The advent of CPUs with low TDPs (but having enough power to handle HTPC duties) has resulted in passive HTPCs becoming more and more popular. Streacom (started in 2010) designs and manufactures a range of products including active and passive cooled chassis for HTPC and general usage, home theater amplifiers, servers, HTPC accessories and embedded entertainment solutions. In addition, they also offer OEM/ODM services.

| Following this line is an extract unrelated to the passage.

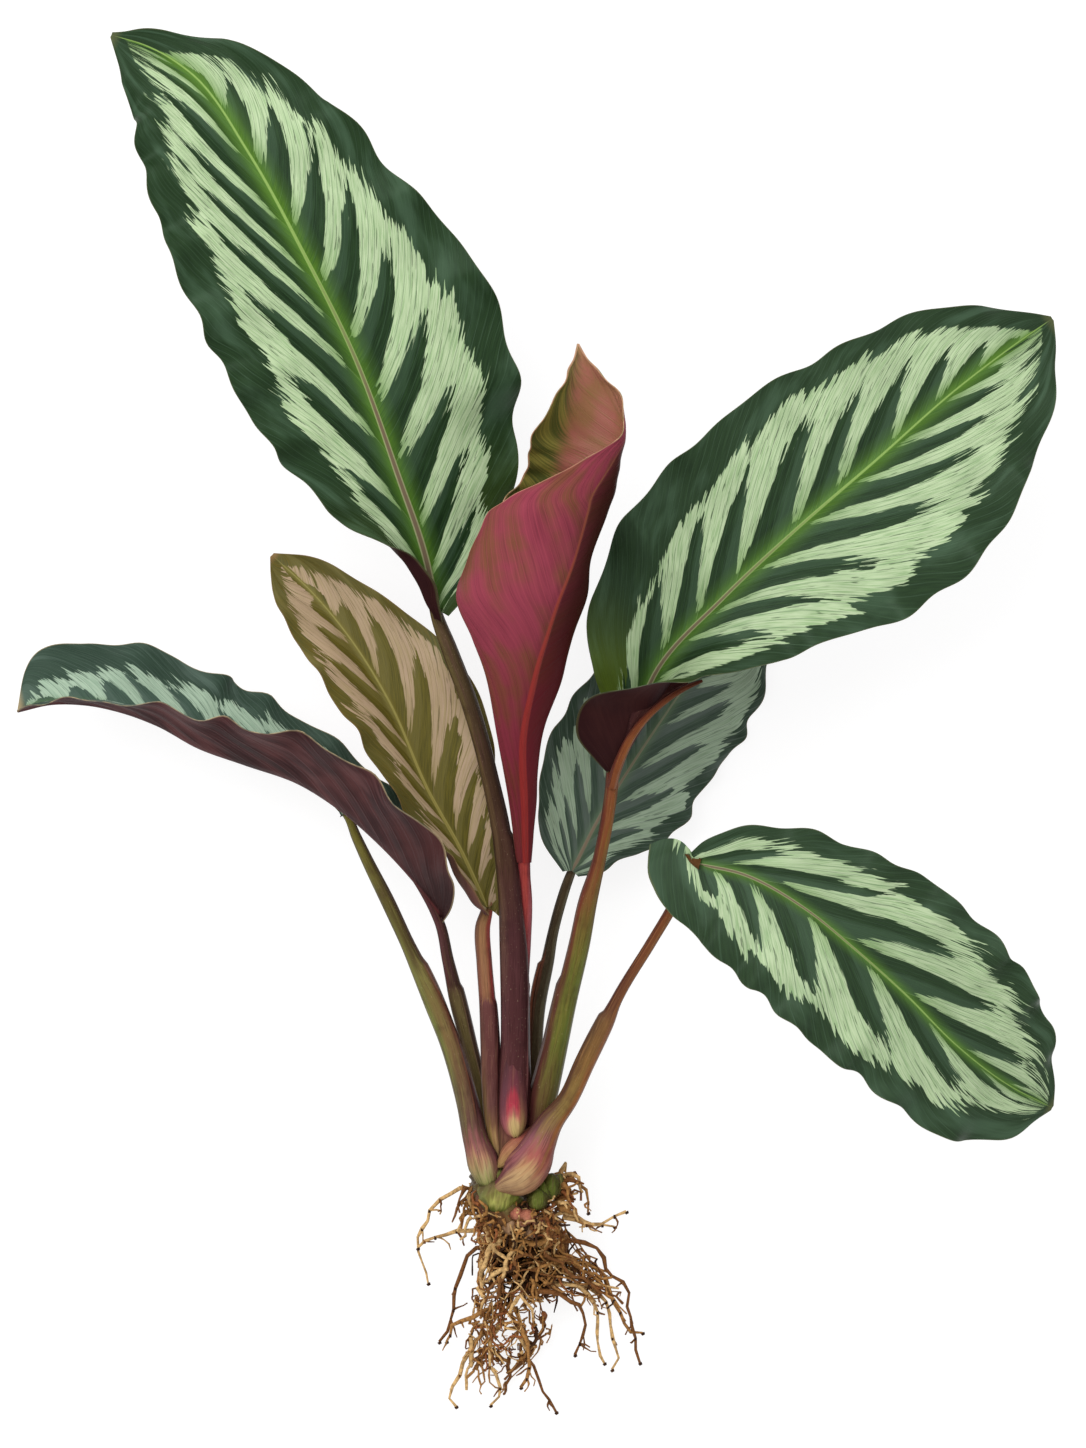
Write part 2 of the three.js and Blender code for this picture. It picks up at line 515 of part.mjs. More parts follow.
// A closed thin sheet: point(place, side) gives one face, and the other lies a thickness behind it.
// The faces are split into triangles alike. lowest keeps the sheet above the surface it lies on.
function sheet({ point, evenRows, columns, thickness, lowest = -Infinity }) {
  const step = 1e-3;
  const faces = [[], []];
  const places = Array.from({ length: evenRows + 1 }, (_, row) => row / evenRows);
  places.splice(1, 0, END_ROW / evenRows);
  places.splice(-1, 0, 1 - END_ROW / evenRows);
  const rows = places.length - 1;
  for (const place of places) {
    for (const side of columns) {
      const here = point(place, side);
      const ahead = point(Math.min(place + step, 1), side).sub(point(Math.max(place - step, 0), side));
      const beside = point(place, Math.min(side + step, 1)).sub(point(place, Math.max(side - step, -1)));
      const normal = new THREE.Vector3().crossVectors(beside, ahead).normalize();
      const back = here.clone().addScaledVector(normal, -thickness(place, side));
      here.z = Math.max(here.z, lowest + BLADE_THICKNESS);
      back.z = Math.max(back.z, lowest);
      faces[0].push(here);
      faces[1].push(back);
    }
  }
  const across = columns.length;
  const count = faces[0].length;
  const triangles = [];
  const quad = (a, b, c, d) => triangles.push(a, b, c, a, c, d);
  for (let row = 0; row < rows; row += 1) {
    for (let column = 0; column < across - 1; column += 1) {
      const a = row * across + column;
      const [b, c, d] = [a + 1, a + across + 1, a + across];
      quad(a, b, c, d);
      triangles.push(count + a, count + c, count + b, count + a, count + d, count + c);
    }
  }
  for (let row = 0; row < rows; row += 1) {
    const left = row * across;
    const right = left + across - 1;
    quad(left, left + across, count + left + across, count + left);
    quad(right + across, right, count + right, count + right + across);
  }
  for (let column = 0; column < across - 1; column += 1) {
    const top = rows * across + column;
    quad(column + 1, column, count + column, count + column + 1);
    quad(top, top + 1, count + top + 1, count + top);
  }
  return solidGeometry([...faces[0], ...faces[1]], triangles);
}

function solidGeometry(points, triangles) {
  const geometry = new THREE.BufferGeometry();
  const coordinates = points.flatMap((point) => point.toArray());
  geometry.setAttribute('position', new THREE.Float32BufferAttribute(coordinates, 3));
  geometry.setIndex(triangles);
  geometry.computeVertexNormals();
  return geometry;
}

// The midrib stands out behind the blade, most at its base
function ribbedThickness(place, side) {
  const rib = side === 0 ? THREE.MathUtils.lerp(RIB_DEPTH, RIB_DEPTH_AT_TIP, Math.sqrt(place)) : 0;
  return BLADE_THICKNESS + rib;
}

function bladeGeometry(blade) {
  return sheet({
    point: (place, side) => bladePoint(blade, place, side),
    evenRows: BLADE_ROWS,
    columns: blade.columns ?? BLADE_COLUMNS,
    thickness: ribbedThickness,
    lowest: 0,
  });
}

function rolledGeometry() {
  const ribbed = (place, side) => {
    const outward = rolledPoint(place, side);
    if (side !== 0) return outward;
    const rib = RIB_DEPTH * (1 - smoothStep(0.3, 0.7, place));
    return outward.setZ(outward.z + rib);
  };
  return sheet({
    point: ribbed,
    evenRows: ROLLED_LEAF.rows,
    columns: ROLLED_COLUMNS,
    thickness: () => BLADE_THICKNESS,
  });
}

// A closed stem with elliptical rings along stations of [[x, y, z], halfWidth, halfDepth].
// grow makes it that much larger all round.
function stem({ stations, sides, rings, grow = 0, lumps = () => 0 }) {
  const curve = curveThrough(stations.map((station) => station[0]));
  const lengths = [0];
  for (let i = 1; i < stations.length; i += 1) {
    lengths.push(lengths[i - 1] + vector(stations[i][0]).distanceTo(vector(stations[i - 1][0])));
  }
  const total = lengths[lengths.length - 1];
  const radii = stations.map((station, i) => [lengths[i] / total, [station[1], station[2]]]);
  const points = [];
  for (let ring = 0; ring <= rings; ring += 1) {
    const place = ring / rings;
    const middle = curve.getPointAt(place);
    const tangent = curve.getTangentAt(place);
    const side = new THREE.Vector3().crossVectors(tangent, new THREE.Vector3(0, 0, 1)).normalize();
    const front = new THREE.Vector3().crossVectors(side, tangent);
    if (ring === 0) middle.addScaledVector(tangent, -grow);
    if (ring === rings) middle.addScaledVector(tangent, grow);
    const [halfWidth, halfDepth] = along(radii, place);
    for (let k = 0; k < sides; k += 1) {
      const angle = 2 * Math.PI * (k + 0.5) / sides;
      const lump = lumps(ring, k);
      points.push(middle.clone()
        .addScaledVector(side, (halfWidth + grow + lump) * Math.cos(angle))
        .addScaledVector(front, (halfDepth + grow + lump) * Math.sin(angle)));
    }
  }
  const triangles = [];
  for (let ring = 0; ring < rings; ring += 1) {
    for (let k = 0; k < sides; k += 1) {
      const a = ring * sides + k;
      const b = ring * sides + (k + 1) % sides;
      triangles.push(a, a + sides, b, b, a + sides, b + sides);
    }
  }
  for (let k = 1; k < sides - 1; k += 1) {
    const top = rings * sides;
    triangles.push(0, k, k + 1, top, top + k + 1, top + k);
  }
  return solidGeometry(points, triangles);
}

function toSolid(geometry) {
  return new wasm.Manifold(new wasm.Mesh({
    numProp: 3,
    vertProperties: new Float32Array(geometry.attributes.position.array),
    triVerts: new Uint32Array(geometry.index.array),
  }));
}

// The largest body of a cut solid, as a geometry
function toGeometry(solid) {
  const bodies = solid.decompose().sort((a, b) => b.volume() - a.volume());
  const mesh = bodies[0].getMesh();
  const geometry = new THREE.BufferGeometry();
  geometry.setAttribute('position', new THREE.Float32BufferAttribute(mesh.vertProperties, 3));
  geometry.setIndex([...mesh.triVerts]);
  geometry.computeVertexNormals();
  return geometry;
}

// The petiole's stations, carried on until it lies just under the blade's midrib
function stationsToBlade({ blade, tip, stations, drop = 0 }) {
  if (blade === 'furled') return stations;
  const { origin, tangent, facing } = midribFrame(BLADES[blade], 0);
  const flatTop = tip * Math.cos(Math.PI / PETIOLE_SIDES);
  const under = BLADE_THICKNESS + RIB_DEPTH + SEAT_GAP + drop + flatTop;
  const seat = origin.clone().addScaledVector(facing, -under);
  const end = seat.clone().addScaledVector(tangent, PETIOLE_UNDER_BLADE);
  return [...stations, [seat.toArray(), tip, tip], [end.toArray(), tip * 0.8, tip * 0.8]];
}

function petioleSolid(petiole, grow = 0) {
  const stations = stationsToBlade(petiole);
  return toSolid(stem({ stations, sides: PETIOLE_SIDES, rings: PETIOLE_RINGS, grow }));
}

// Sheaths clasp each other at the crown: each is cut clear of those already seated in front of it
function seatedPetioles() {
  const inner = PETIOLES.furled;
  const seated = { furled: petioleSolid(inner) };
  const grown = [petioleSolid(inner, SEAT_GAP)];
  for (const name of SEATING_ORDER) {
    seated[name] = petioleSolid(PETIOLES[name]).subtract(wasm.Manifold.union(grown));
    grown.push(petioleSolid(PETIOLES[name], SEAT_GAP));
  }
  return { seated, clearance: wasm.Manifold.union(grown) };
}

function shootBudSolid(grow = 0) {
  return toSolid(stem({ ...SHOOT_BUD, grow }));
}

function rhizomeSolid(grow = 0) {
  const body = toSolid(stem({ ...RHIZOME, grow }));
  const buds = RHIZOME_BUDS.map(([middle, radius]) => {
    const bud = new THREE.IcosahedronGeometry(radius + grow, 1);
    bud.translate(...middle);
    return toSolid(weld(bud));
  });
  return wasm.Manifold.union([body, ...buds]);
}

function weld(geometry) {
  const points = [];
  const keys = new Map();
  const index = [];
  const position = geometry.attributes.position;
  for (let i = 0; i < position.count; i += 1) {
    const point = new THREE.Vector3().fromBufferAttribute(position, i);
    const key = point.toArray().map((value) => value.toFixed(3)).join();
    if (!keys.has(key)) {
      keys.set(key, points.length);
      points.push(point);
    }
    index.push(keys.get(key));
  }
  return solidGeometry(points, index);
}

function rootStrand({ points, radius, sides, ringsPerBend }) {
  const last = points.length - 1;
  const stations = points.map((point, i) => {
    const thickness = THREE.MathUtils.lerp(radius, ROOT_TIP_RADIUS, i / last);
    return [[point[0], point[1], Math.max(point[2], thickness + 0.1)], thickness, thickness];
  });
  return toSolid(stem({ stations, sides, rings: Math.round(last * ringsPerBend) }));
}

// Fine roots leave the clump all round, then hang down along it and spread at their ends
function fineRoot(random) {
  const { stations } = ROOT_CORE;
  const [[x, y, z], halfWidth, halfDepth] = stations[Math.floor(random() * (stations.length - 2))];
  const around = random() * 2 * Math.PI;
  const reach = THREE.MathUtils.lerp(...FINE_ROOT_REACH, random());
  const spread = THREE.MathUtils.lerp(...FINE_ROOT_SPREAD, random());
  const drift = (random() - 0.5) * 1.2;
  const points = [];
  for (let i = 0; i <= FINE_ROOT_BENDS; i += 1) {
    const far = i / FINE_ROOT_BENDS;
    const angle = around + drift * far;
    const wander = () => (random() - 0.5) * FINE_ROOT_WANDER * far;
    points.push([
      x + Math.cos(angle) * (halfWidth * (0.7 + 0.35 * far) + spread * far) + wander(),
      y - reach * far + wander(),
      z + Math.sin(angle) * (halfDepth * (0.7 + 0.2 * far) + 0.6 * spread * far) + wander() - 3 * far,
    ]);
  }
  return points;
}

function rootsSolid() {
  const random = seededRandom(ROOT_SEED);
  const core = toSolid(stem({
    ...ROOT_CORE,
    lumps: (ring, k) => (k % 2 ? CORE_FLUTES : -CORE_FLUTES) + (random() - 0.5) * CORE_FLUTES,
  }));
  const strands = LONG_ROOTS.map((points) => rootStrand({ ...LONG_ROOT, points }));
  for (let i = 0; i < FINE_ROOTS; i += 1) {
    strands.push(rootStrand({ ...FINE_ROOT, points: fineRoot(random) }));
  }
  const ground = new THREE.BoxGeometry(GROUND.width, GROUND.width, GROUND.depth);
  ground.translate(0, 0, -GROUND.depth / 2);
  return wasm.Manifold.union([core, ...strands]).subtract(toSolid(weld(ground.toNonIndexed())));
}

const plant = new THREE.Group();

function addPiece(name, geometry, colour, roughness) {
  const material = new THREE.MeshStandardMaterial({ color: COLOURS[colour], roughness, metalness: 0 });
  const mesh = new THREE.Mesh(geometry, material);
  mesh.name = name;
  plant.add(mesh);
}

for (const [name, blade] of Object.entries(BLADES)) {
  addPiece(`blade_${name}`, bladeGeometry(blade), BLADE_COLOURS[name], ROUGHNESS.blade);
}
addPiece('blade_furled', rolledGeometry(), 'pink', ROUGHNESS.blade);

const { seated, clearance } = seatedPetioles();
for (const [name, solid] of Object.entries(seated)) {
  addPiece(`petiole_${name}`, toGeometry(solid), PETIOLES[name].colour, ROUGHNESS.petiole);
}

addPiece('shoot_bud', toGeometry(shootBudSolid().subtract(clearance)), 'bud', ROUGHNESS.bud);

const rhizome = rhizomeSolid().subtract(clearance).subtract(shootBudSolid(SEAT_GAP));
addPiece('rhizome', toGeometry(rhizome), 'rhizome', ROUGHNESS.rhizome);

const roots = rootsSolid().subtract(rhizomeSolid(SEAT_GAP)).subtract(clearance);
addPiece('roots', toGeometry(roots), 'root', ROUGHNESS.root);

export default plant;
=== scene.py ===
"""Looks of a bare-root prayer plant with peacock-patterned leaves, lying as it was lifted.

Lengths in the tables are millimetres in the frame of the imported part: +Y runs from the roots up the
plant, +X to its right and +Z up from the surface. A blade's place runs from 0 at its base to 1 at its
tip, and its side from -1 at the left margin over 0 at the midrib to 1 at the right margin.
"""

import math

import bpy
import numpy as np
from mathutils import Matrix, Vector


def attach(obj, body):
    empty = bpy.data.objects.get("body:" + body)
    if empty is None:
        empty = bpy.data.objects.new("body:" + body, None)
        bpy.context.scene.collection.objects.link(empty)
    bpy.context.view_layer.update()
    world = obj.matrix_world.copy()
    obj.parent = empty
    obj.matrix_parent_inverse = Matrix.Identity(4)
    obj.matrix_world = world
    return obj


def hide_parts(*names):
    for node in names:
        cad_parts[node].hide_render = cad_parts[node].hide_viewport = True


bl_info = {
    "name": "Bare-root prayer plant",
    "version": (1, 0, 0),
    "blender": (4, 5, 0),
    "location": "View3D > Sidebar > Prayer Plant",
    "description": "Builds a lifted prayer plant: patterned blades, sheathed petioles, rhizome and roots",
    "category": "Add Mesh",
}

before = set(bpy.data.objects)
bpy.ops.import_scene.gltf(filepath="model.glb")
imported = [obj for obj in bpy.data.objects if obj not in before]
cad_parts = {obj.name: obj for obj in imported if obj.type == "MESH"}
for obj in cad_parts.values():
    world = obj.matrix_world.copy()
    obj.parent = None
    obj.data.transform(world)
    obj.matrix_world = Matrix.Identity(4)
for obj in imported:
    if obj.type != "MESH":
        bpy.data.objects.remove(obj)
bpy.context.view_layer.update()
MM = 0.001
BODY = "root"
TURN = 2 * math.pi


def like_halves(left_bands, right_bands, **shared):
    """Stripes of two half blades that differ in their bands alone."""
    return {"left": dict(bands=left_bands, **shared), "right": dict(bands=right_bands, **shared)}


def half(width, crease, waves, phase, back=0, **more):
    """Shape of a half blade, with what most of them share. See the note on BLADES."""
    return {"width": width, "crease": crease, "waves": waves, "phase": phase,
            "sweep": ((0, -back), (0.1, 0), (1, 0)), "roll": ((0, 0), (1, 0)), "roll_from": 0, "roll_by": 1,
            "lobe": 0, "shift": ((0, (0, 0)), (1, (0, 0))), **more}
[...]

In fact, Aleutia uses products from Streacom in some of their lineups.

Streacom's current HTPC chassis lineup includes the following models:

  1. FC5 WS Fanless Chassis (June 2011)
  2. F1C Chassis (June 2011)
  3. FC8 Fanless Chassis (July 2011)
  4. F7C Chassis (August 2011)
  5. FC5 OD Fanless Chassis (September 2011)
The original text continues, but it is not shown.